• Problem requirements:
What is to be transcribed is the run of lines opening with the one that has "Keep writing the" and closing with the one that has "outline, glaze_relief, line_wander)", and only that run, exactly.

• Supplied material:
┄┄┄┄┄┄┄┄┄┄┄┄┄┄┄┄┄┄┄┄

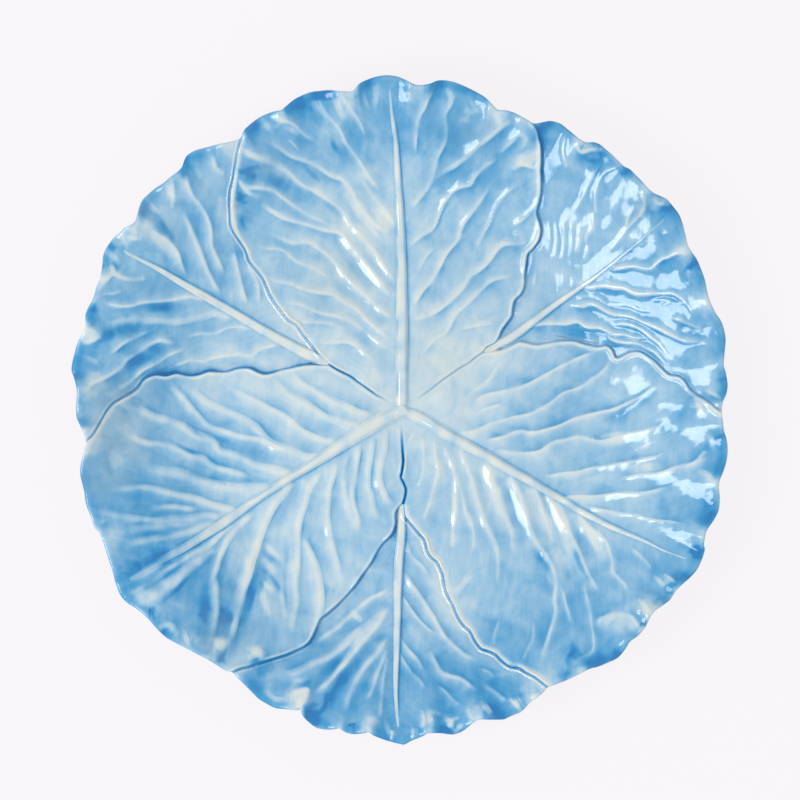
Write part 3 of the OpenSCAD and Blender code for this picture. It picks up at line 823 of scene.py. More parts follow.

┄┄┄┄┄┄┄┄┄┄┄┄┄┄┄┄┄┄┄┄

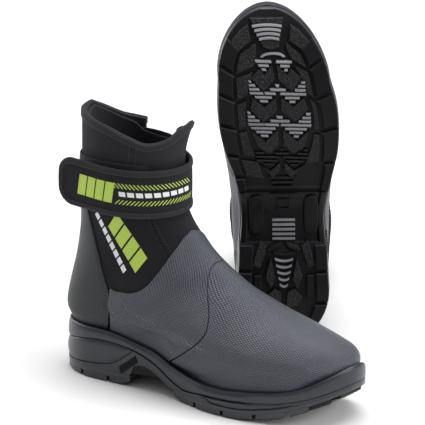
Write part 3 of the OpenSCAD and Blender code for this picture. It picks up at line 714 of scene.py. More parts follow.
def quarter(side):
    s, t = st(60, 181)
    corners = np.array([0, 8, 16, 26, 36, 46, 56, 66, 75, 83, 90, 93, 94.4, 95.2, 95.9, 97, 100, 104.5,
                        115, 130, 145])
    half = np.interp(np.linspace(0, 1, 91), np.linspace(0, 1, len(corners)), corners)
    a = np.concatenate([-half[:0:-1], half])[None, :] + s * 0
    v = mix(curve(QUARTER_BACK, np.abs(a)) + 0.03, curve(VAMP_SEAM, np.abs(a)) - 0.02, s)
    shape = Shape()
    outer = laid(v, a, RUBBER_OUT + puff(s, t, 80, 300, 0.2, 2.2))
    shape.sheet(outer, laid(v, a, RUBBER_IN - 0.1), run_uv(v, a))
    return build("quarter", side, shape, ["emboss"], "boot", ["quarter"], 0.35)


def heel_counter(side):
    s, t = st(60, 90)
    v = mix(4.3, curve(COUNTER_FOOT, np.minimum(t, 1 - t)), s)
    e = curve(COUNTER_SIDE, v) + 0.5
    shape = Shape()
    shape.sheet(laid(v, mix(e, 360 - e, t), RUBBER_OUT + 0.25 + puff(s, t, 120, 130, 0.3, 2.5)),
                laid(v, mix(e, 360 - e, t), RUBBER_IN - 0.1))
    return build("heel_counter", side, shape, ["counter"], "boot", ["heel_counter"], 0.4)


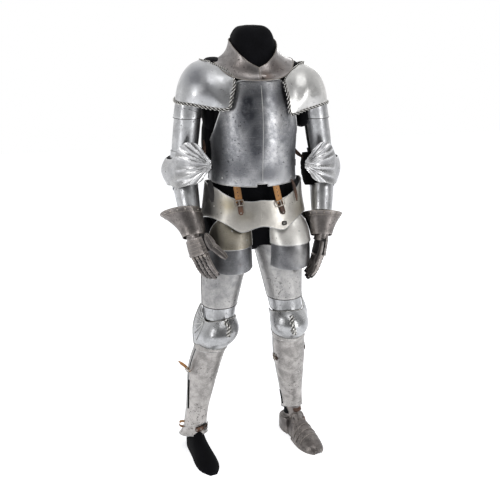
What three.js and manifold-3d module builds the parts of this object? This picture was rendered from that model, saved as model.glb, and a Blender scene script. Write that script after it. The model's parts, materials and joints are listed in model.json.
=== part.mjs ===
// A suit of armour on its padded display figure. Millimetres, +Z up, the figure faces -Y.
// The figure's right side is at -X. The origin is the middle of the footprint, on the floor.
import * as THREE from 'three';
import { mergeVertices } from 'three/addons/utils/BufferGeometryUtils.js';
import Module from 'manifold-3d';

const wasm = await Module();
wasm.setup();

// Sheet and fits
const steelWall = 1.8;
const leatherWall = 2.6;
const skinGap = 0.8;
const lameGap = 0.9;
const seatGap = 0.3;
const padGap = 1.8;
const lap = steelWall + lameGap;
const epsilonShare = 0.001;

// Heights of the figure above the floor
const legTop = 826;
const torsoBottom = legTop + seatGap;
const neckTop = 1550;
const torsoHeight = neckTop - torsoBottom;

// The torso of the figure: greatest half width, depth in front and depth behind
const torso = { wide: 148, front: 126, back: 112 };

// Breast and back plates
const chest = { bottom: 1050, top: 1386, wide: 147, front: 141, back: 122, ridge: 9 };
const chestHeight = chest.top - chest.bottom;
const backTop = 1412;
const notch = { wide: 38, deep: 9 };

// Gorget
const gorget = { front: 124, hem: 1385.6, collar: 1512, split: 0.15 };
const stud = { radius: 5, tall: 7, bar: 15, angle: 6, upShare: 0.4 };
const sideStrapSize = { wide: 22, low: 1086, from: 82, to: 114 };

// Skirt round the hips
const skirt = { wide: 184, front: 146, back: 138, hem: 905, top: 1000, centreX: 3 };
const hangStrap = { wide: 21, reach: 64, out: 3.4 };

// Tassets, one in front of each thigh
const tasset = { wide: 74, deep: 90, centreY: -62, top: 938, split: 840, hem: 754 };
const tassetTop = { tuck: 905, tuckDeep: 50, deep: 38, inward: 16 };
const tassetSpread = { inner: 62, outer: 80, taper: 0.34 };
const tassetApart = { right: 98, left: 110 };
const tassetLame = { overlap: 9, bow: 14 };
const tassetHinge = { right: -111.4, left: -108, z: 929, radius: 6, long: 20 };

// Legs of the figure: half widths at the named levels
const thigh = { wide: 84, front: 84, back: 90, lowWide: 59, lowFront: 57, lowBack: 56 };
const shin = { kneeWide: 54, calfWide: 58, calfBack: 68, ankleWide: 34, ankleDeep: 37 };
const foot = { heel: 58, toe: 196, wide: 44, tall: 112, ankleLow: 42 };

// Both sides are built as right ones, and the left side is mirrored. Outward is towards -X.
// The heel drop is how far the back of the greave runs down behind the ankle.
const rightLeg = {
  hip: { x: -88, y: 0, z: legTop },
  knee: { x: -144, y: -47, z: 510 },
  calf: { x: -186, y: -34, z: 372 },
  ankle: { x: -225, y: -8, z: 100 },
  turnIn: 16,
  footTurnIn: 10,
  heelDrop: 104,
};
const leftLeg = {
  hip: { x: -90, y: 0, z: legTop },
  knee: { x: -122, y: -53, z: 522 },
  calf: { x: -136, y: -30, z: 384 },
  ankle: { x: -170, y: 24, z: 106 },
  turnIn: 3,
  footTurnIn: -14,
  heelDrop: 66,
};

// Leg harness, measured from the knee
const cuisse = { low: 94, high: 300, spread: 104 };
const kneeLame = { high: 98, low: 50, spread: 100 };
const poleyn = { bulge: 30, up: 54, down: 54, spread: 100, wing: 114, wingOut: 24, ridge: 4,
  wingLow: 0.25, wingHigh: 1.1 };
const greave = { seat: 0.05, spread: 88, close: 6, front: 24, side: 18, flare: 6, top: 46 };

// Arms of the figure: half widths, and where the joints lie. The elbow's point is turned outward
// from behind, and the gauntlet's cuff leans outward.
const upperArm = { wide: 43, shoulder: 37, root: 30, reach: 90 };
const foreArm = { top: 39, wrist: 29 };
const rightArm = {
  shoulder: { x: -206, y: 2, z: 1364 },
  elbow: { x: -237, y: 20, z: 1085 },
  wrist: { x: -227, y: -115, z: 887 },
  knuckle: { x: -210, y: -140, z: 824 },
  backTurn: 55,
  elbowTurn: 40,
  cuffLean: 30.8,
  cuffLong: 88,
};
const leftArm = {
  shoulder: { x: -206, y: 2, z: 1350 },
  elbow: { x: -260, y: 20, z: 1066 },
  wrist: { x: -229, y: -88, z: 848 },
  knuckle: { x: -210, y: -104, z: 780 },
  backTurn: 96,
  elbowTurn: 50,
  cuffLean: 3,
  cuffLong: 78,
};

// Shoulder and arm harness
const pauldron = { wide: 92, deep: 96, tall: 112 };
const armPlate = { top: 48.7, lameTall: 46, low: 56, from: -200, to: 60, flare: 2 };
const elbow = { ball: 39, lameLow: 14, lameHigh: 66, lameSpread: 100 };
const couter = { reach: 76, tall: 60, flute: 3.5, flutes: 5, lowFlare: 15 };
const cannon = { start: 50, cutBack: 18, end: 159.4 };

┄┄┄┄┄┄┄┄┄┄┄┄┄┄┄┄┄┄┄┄

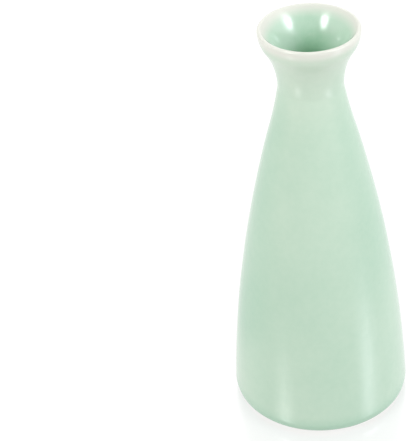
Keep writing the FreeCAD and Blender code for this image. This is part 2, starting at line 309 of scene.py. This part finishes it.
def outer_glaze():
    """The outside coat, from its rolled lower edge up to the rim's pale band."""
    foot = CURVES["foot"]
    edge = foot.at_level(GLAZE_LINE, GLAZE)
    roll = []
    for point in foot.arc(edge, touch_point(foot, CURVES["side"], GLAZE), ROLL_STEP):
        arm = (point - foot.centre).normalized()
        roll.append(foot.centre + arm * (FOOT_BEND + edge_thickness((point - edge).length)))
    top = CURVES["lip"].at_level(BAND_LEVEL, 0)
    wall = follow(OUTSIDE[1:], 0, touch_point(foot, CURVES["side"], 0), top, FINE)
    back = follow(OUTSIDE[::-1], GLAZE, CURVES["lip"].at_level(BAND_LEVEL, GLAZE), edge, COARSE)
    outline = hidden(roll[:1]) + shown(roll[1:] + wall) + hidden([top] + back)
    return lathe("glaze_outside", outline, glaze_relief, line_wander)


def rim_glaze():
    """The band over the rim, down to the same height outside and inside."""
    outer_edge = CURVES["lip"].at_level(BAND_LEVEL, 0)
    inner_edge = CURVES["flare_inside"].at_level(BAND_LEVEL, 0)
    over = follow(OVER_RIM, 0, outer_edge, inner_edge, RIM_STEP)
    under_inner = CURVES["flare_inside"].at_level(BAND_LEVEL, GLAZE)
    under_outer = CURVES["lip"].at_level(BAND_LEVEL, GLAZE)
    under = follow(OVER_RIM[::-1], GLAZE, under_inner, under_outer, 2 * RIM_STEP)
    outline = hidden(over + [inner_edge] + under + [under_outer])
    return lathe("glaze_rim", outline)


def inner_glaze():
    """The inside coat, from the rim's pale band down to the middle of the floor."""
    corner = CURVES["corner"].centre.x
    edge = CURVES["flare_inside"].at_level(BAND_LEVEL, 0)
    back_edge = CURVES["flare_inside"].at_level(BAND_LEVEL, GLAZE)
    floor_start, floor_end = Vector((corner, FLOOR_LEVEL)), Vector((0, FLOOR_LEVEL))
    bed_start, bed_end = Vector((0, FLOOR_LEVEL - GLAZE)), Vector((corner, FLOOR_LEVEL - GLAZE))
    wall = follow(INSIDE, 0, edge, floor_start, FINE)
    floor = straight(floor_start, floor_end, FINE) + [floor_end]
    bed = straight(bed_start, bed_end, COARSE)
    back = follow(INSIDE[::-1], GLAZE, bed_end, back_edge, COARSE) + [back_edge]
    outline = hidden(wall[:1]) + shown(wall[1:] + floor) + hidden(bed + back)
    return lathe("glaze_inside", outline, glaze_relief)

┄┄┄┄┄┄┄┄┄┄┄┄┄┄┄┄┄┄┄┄

• Task response:
Keep writing the FreeCAD and Blender code for this image. This is part 2, starting at line 309 of scene.py. This part finishes it.
def outer_glaze():
    """The outside coat, from its rolled lower edge up to the rim's pale band."""
    foot = CURVES["foot"]
    edge = foot.at_level(GLAZE_LINE, GLAZE)
    roll = []
    for point in foot.arc(edge, touch_point(foot, CURVES["side"], GLAZE), ROLL_STEP):
        arm = (point - foot.centre).normalized()
        roll.append(foot.centre + arm * (FOOT_BEND + edge_thickness((point - edge).length)))
    top = CURVES["lip"].at_level(BAND_LEVEL, 0)
    wall = follow(OUTSIDE[1:], 0, touch_point(foot, CURVES["side"], 0), top, FINE)
    back = follow(OUTSIDE[::-1], GLAZE, CURVES["lip"].at_level(BAND_LEVEL, GLAZE), edge, COARSE)
    outline = hidden(roll[:1]) + shown(roll[1:] + wall) + hidden([top] + back)
    return lathe("glaze_outside", outline, glaze_relief, line_wander)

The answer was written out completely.